Schaumburg also wants more bikeways and sidewalks that lead to the town square. The lack of paved sidewalks all but prohibits people from walking from one mall to the next in shopping complexes such as Woodfield and Hawthorn Center in Vernon Hills.
That’s why bikeways and walkways also are a critical part of the Vernon Hills plan. Village leaders have drawn up plans for a $900,000 project to build a 1-mile pedestrian boulevard just north of Hawthorn Center, a landscaped walkway that would connect the Cuneo historical museum to a nearby neighborhood, a new condominium complex and shopping centers.
Shops, a library and, one day, a commuter rail station would line the boulevard. Village officials hope it would encourage people to walk around to do their business instead of taking their cars. The village has applied for federal and state transportation funds for the project.
Experts say the Vernon Hills plan may combine all the critical elements for a successful town square, something that, so far, has eluded many Chicago-area boomtowns.

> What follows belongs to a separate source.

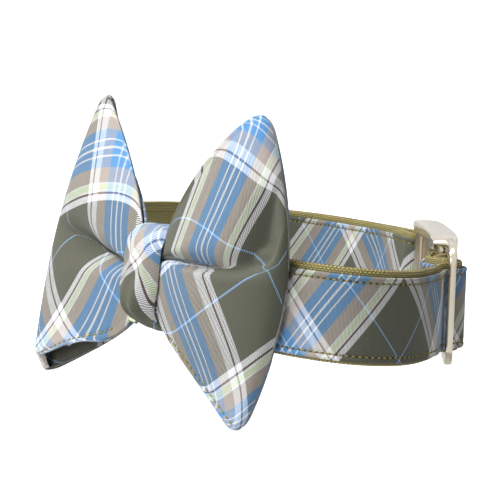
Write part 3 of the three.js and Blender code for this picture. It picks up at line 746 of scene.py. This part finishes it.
def lobe_point(L, q, v):
    """Outer surface of a loop. q runs from the knot (-1) over the front panel, round the outer fold (0) and
    back (1); v from the lower edge (-1) to the upper (1). The outer fold is a parabola through three points,
    both panels shrink from it to the pinched knot, and each is puffed between, less towards its edges."""
    q, v = np.broadcast_arrays(np.asarray(q, float), np.asarray(v, float))
    out, w = np.clip(1 - q * q, 0, 1), (v + 1) / 2
    up, down = np.clip(v, 0, None) ** 2, np.clip(-v, 0, None) ** 2
    # the surface halfway between the two panels, from the knot out to the fold
    at_bottom, at_mid, at_top = (1 - w) * (1 - 2 * w), 4 * w * (1 - w), w * (2 * w - 1)
    fold = lambda k: L["bottom"][k] * at_bottom + L["mid"][k] * at_mid + L["top"][k] * at_top
    grown = out * (1 - 0.1 * (1 - round_over(1 - np.abs(v), 0.14)))
    knot_x, knot_z = L["side"] * PINCH_X, PINCH_Z + PINCH_HALF * v
    x = knot_x + (fold(0) - knot_x) * grown
    z = knot_z + (fold(2) - knot_z) * grown ** 0.78
    shift = L["shift_top"] * up + L["shift_bottom"] * down
    middle = PINCH_Y + (fold(1) - PINCH_Y) * grown + shift * 4 * grown * (1 - grown)
    # how far each panel stands off it: round the fold, and puffed
    inward, radius = (1 - out) * REACH, mix(FOLD_RADIUS, L["edge"], up ** 4) + L["mouth"] * down ** 2
    rounded = np.where(inward < radius, np.sqrt(np.clip(inward * (2 * radius - inward), 0, None)), radius)
    full = 2 * out ** 0.8 * np.sqrt(1 - out)
    front_puff = L["puff"] * full * np.clip(1 - L["front_top"] * up - L["front_bottom"] * down, 0.05, None)
    back_puff = L["back"] * full * (1 - L["back_top"] * up - L["back_bottom"] * down)
    # the back panel comes to rest against the strap
    past_strap = np.maximum(0, np.maximum(-1 - z, z - WIDTH - 1))
    clear = np.interp(x, behind[:, 0], behind[:, 1]) - 0.5 + 0.8 * past_strap
    back_y = middle + np.hypot(rounded, back_puff) + 2 * (1 - out) ** 2 * (1 - 0.9 * v ** 4)
    free = np.clip(0.5 + 0.5 * (clear - back_y) / 1.5, 0, 1)
    back_y = mix(clear, back_y, free) - 1.5 * free * (1 - free)
    # the front panel is creased and dimpled towards the back one, at most until they touch
    touch = back_y - 1.95 * rounded
    from_crease = v - through(L["crease"], out)
    opening = np.where(from_crease > 0, through(L["crease_above"], out), L["crease_below"])
    ridge = 1 - np.clip(1 - np.abs(from_crease) / opening, 0, 1) ** 2.4
    gather = 1.2 * ridge * (1 - v * v) * (1 - out) ** 2
    front_y = middle - np.hypot(rounded, front_puff) - gather
    front_y = mix(front_y, touch, 0.95 * (1 - ridge) * (1 - smooth(*L["crease_fade"], out)))
    past, hollow = into_dimple(q, v)
    dent = crest(past, 0, np.where(past < 0, 0.11, 0.17)) * hollow
    front_y = np.minimum(front_y + L["dimple"] * dent, touch)
    # the edges, moved up or down
    bow = np.sin(np.pi * out ** 1.5)
    rim = np.where(q < 0, through(L["rise"], out), L["rise"][4]) * (1 - smooth(-0.14, 0.08, q))
    z = z + rim * down ** 2 - np.where(q < 0, 0, (L["drop"] * down + L["sink"] * up) * bow)
    return together(x, np.where(q < 0, front_y, np.where(q > 0, back_y, (front_y + back_y) / 2)), z)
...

Buffalo Grove’s attempt to create a downtown with a special tax-increment financing district so far has failed to produce a flourishing business area.
But the Vernon Hills plan would connect existing residential areas with booming commercial districts and include public services that have sustained downtowns like that of Naperville.
But for the town squares to succeed, experts say, people have got to get out of their cars.
“The progress you make against the automobile is incremental,” Ebner said. “It doesn’t happen overnight; it doesn’t even happen in a year or two. Old habits die hard.”
Nevertheless, Vernon Hills officials think people will, with the right incentives, get out of their cars.
“Even suburbanites would walk some place if given a chance,” said Craig Malin, assistant village manager.